Reproduce the data in its entirety, exactly as supplied.

_PROVIDED DATA_
______________________________
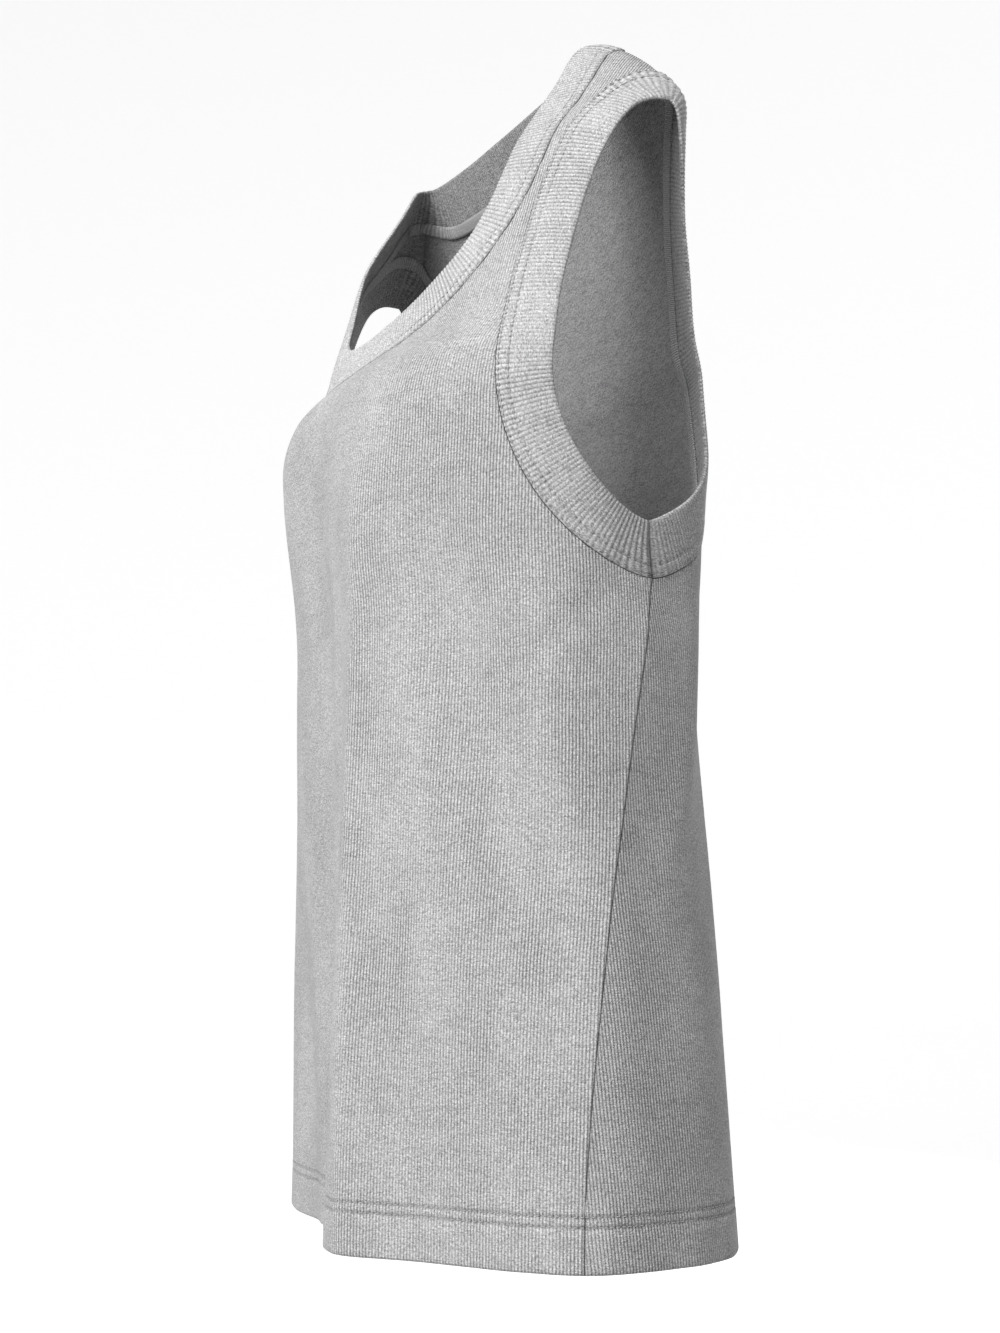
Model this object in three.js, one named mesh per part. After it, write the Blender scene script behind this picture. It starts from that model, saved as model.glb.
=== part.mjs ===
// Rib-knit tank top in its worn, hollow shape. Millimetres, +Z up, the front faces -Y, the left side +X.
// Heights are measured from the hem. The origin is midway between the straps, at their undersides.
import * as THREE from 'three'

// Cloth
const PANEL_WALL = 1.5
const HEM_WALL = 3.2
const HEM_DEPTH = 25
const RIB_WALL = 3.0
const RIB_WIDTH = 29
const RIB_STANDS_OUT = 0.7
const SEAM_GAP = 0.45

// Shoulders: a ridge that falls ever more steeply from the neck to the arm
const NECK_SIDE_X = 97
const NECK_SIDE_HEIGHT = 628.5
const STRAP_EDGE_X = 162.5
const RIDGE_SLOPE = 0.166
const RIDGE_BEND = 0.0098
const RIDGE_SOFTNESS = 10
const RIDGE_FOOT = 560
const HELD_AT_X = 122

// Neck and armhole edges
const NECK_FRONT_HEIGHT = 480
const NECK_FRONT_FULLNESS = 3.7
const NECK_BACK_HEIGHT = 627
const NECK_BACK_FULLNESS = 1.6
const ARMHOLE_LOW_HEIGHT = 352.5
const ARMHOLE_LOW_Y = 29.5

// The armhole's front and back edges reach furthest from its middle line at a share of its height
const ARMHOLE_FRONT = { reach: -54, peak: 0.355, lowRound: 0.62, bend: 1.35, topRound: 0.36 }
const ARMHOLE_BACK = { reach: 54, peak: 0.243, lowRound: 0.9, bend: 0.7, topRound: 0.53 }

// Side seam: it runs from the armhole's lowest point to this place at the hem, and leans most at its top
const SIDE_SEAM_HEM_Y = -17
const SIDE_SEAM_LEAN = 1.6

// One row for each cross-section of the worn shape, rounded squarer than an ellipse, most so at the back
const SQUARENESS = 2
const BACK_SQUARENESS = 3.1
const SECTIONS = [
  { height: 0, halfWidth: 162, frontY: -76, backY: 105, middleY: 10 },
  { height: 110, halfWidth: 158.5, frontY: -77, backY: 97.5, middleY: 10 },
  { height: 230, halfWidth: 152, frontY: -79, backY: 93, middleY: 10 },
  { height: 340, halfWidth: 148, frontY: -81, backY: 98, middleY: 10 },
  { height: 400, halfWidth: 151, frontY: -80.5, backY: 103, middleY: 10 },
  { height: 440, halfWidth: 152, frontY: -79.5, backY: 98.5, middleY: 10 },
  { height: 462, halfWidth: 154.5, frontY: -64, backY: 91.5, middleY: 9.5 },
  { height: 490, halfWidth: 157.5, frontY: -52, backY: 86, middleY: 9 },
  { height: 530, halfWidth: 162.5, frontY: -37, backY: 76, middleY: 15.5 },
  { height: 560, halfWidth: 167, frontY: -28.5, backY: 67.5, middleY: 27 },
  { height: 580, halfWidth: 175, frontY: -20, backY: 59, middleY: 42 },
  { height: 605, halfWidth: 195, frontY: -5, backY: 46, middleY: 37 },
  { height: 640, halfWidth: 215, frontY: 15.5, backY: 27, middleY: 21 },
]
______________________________
_WRITTEN SOLUTION_
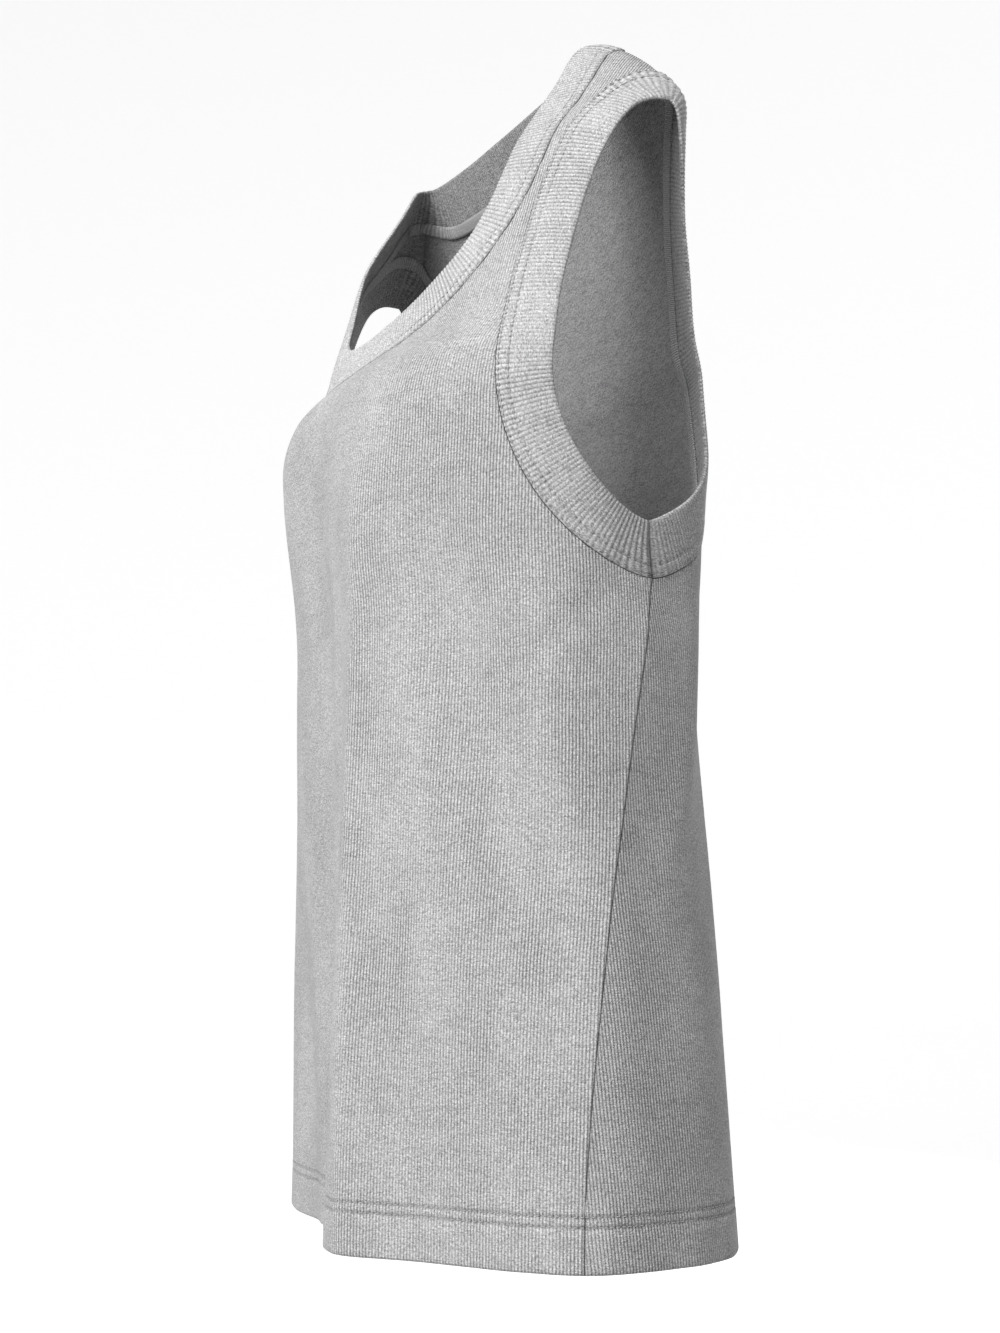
Model this object in three.js, one named mesh per part. After it, write the Blender scene script behind this picture. It starts from that model, saved as model.glb.
=== part.mjs ===
// Rib-knit tank top in its worn, hollow shape. Millimetres, +Z up, the front faces -Y, the left side +X.
// Heights are measured from the hem. The origin is midway between the straps, at their undersides.
import * as THREE from 'three'

// Cloth
const PANEL_WALL = 1.5
const HEM_WALL = 3.2
const HEM_DEPTH = 25
const RIB_WALL = 3.0
const RIB_WIDTH = 29
const RIB_STANDS_OUT = 0.7
const SEAM_GAP = 0.45

// Shoulders: a ridge that falls ever more steeply from the neck to the arm
const NECK_SIDE_X = 97
const NECK_SIDE_HEIGHT = 628.5
const STRAP_EDGE_X = 162.5
const RIDGE_SLOPE = 0.166
const RIDGE_BEND = 0.0098
const RIDGE_SOFTNESS = 10
const RIDGE_FOOT = 560
const HELD_AT_X = 122

// Neck and armhole edges
const NECK_FRONT_HEIGHT = 480
const NECK_FRONT_FULLNESS = 3.7
const NECK_BACK_HEIGHT = 627
const NECK_BACK_FULLNESS = 1.6
const ARMHOLE_LOW_HEIGHT = 352.5
const ARMHOLE_LOW_Y = 29.5

// The armhole's front and back edges reach furthest from its middle line at a share of its height
const ARMHOLE_FRONT = { reach: -54, peak: 0.355, lowRound: 0.62, bend: 1.35, topRound: 0.36 }
const ARMHOLE_BACK = { reach: 54, peak: 0.243, lowRound: 0.9, bend: 0.7, topRound: 0.53 }

// Side seam: it runs from the armhole's lowest point to this place at the hem, and leans most at its top
const SIDE_SEAM_HEM_Y = -17
const SIDE_SEAM_LEAN = 1.6

// One row for each cross-section of the worn shape, rounded squarer than an ellipse, most so at the back
const SQUARENESS = 2
const BACK_SQUARENESS = 3.1
const SECTIONS = [
  { height: 0, halfWidth: 162, frontY: -76, backY: 105, middleY: 10 },
  { height: 110, halfWidth: 158.5, frontY: -77, backY: 97.5, middleY: 10 },
  { height: 230, halfWidth: 152, frontY: -79, backY: 93, middleY: 10 },
  { height: 340, halfWidth: 148, frontY: -81, backY: 98, middleY: 10 },
  { height: 400, halfWidth: 151, frontY: -80.5, backY: 103, middleY: 10 },
  { height: 440, halfWidth: 152, frontY: -79.5, backY: 98.5, middleY: 10 },
  { height: 462, halfWidth: 154.5, frontY: -64, backY: 91.5, middleY: 9.5 },
  { height: 490, halfWidth: 157.5, frontY: -52, backY: 86, middleY: 9 },
  { height: 530, halfWidth: 162.5, frontY: -37, backY: 76, middleY: 15.5 },
  { height: 560, halfWidth: 167, frontY: -28.5, backY: 67.5, middleY: 27 },
  { height: 580, halfWidth: 175, frontY: -20, backY: 59, middleY: 42 },
  { height: 605, halfWidth: 195, frontY: -5, backY: 46, middleY: 37 },
  { height: 640, halfWidth: 215, frontY: 15.5, backY: 27, middleY: 21 },
]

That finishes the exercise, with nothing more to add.